4. Localizing Agriculture. Well, this often results in lowering the carbon required in transportation costs. Arguments have been made that producing and shipping stuff in bulk is more carbon efficient than individuals driving their SUVs (or Priuses) and purchasing small amounts in farmers' markets, but I don't quite buy it, and I think that local is good for a lot of things. There's also the idea that localized agriculture, at least when compared to ridiculously huge agriculture, provides better opportunities for nitrogen fixation and general nutrient recycling as farmers who are less removed from their land are more aware of how composting, using animal waste, and growing legumes alongside their cash crops can help productivity and reduce long-term monetary and ecological (which eventually become monetary) costs. Again, please bug me more about this if you like, or read Chapter 9. And, while I'm at it, check out Farmer John's blog. He's an actual farmer'n'stuff. :-)
5. Reduce Demand (233).
a. Stabilize the Population (See this blogpost on why feminism is awesome.)

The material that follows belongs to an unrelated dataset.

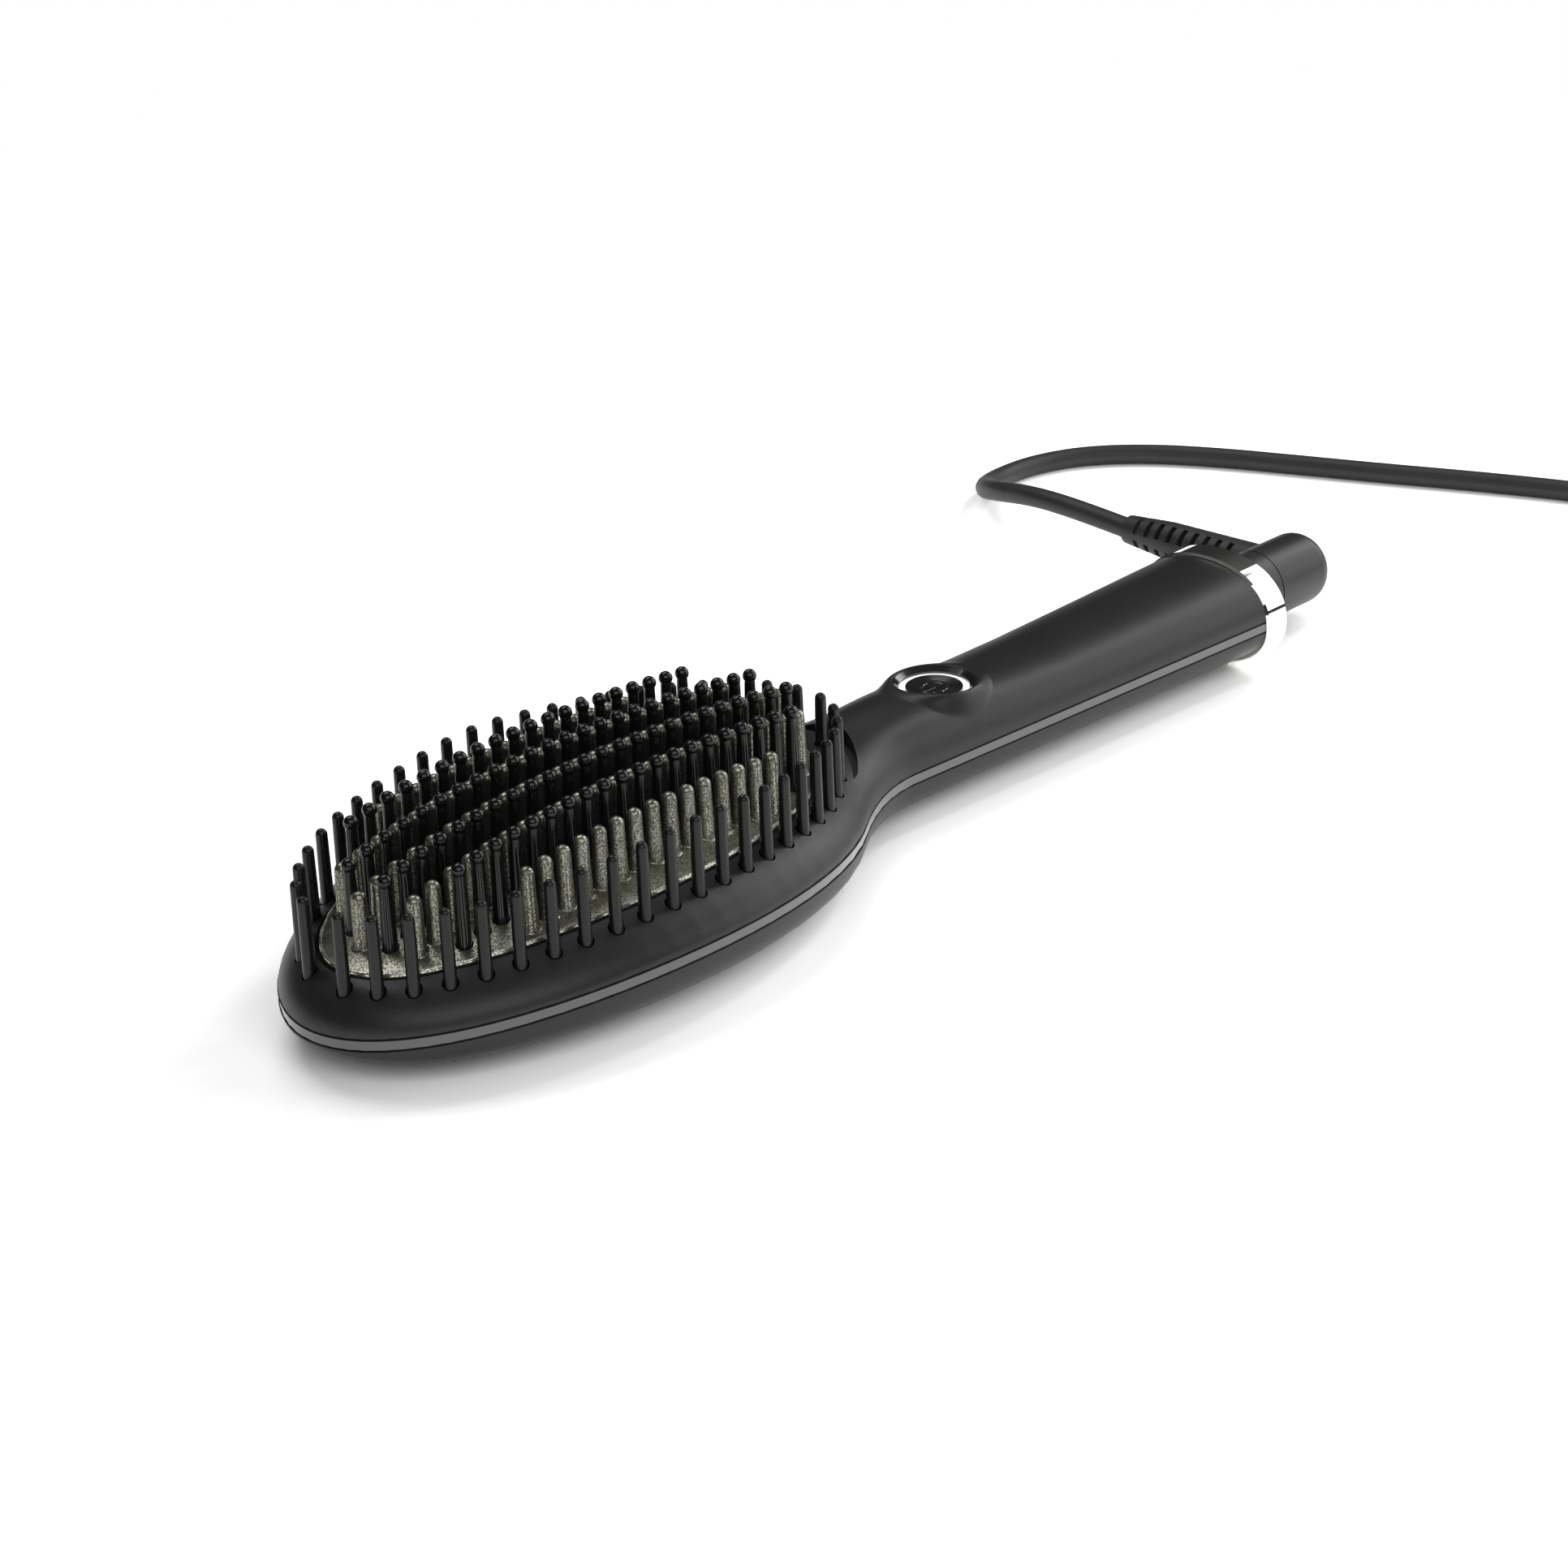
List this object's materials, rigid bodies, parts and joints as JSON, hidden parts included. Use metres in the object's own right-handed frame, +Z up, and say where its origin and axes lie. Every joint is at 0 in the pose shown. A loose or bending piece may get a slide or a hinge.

b. Move down the foodchain, especially in first world countries like the U.S. This means eating less meat or at least smaller, more grain-efficient animals.
c. Reduce the use of grain to fuel cars. I'm not sure if ethanol still has a big push in the U.S. and other countries, but here are some numbers:
"The estimated 104 milliion tons of grain used to produce ethanol in 2009 in the United States is the food supply for 340 million people at average world grain consumption levels" (235).
Brown finishes up the chapter with the idea - perhaps the book's theme - that it's all connected. If it keeps getting hotter and sea levels rise while deserts grow, food productivity will decrease. "With water, as with energy, the principle opportunites now are increasing efficiency on the demand side, not in expanding the supply side" (236-237).
There is one more chapter left in Lester Brown's Plan B. It's titled "Can We Mobilize Fast Enough?" and will probably be less full of the facts, which he's brought in good measure throughout the rest of the book, and more a direct call to urgent and immediate action. I'm not sure what I suggest that individuals do, but one of the first answers seems to be to Educate people, demonstrating that the problems outlined and elucidated are real and imminent. Then we can Empower them. Not just to change the bad behaviors but to engage in good, sustainable, community-building, soul-enriching behaviors, routines, and rituals [about which I need to write later].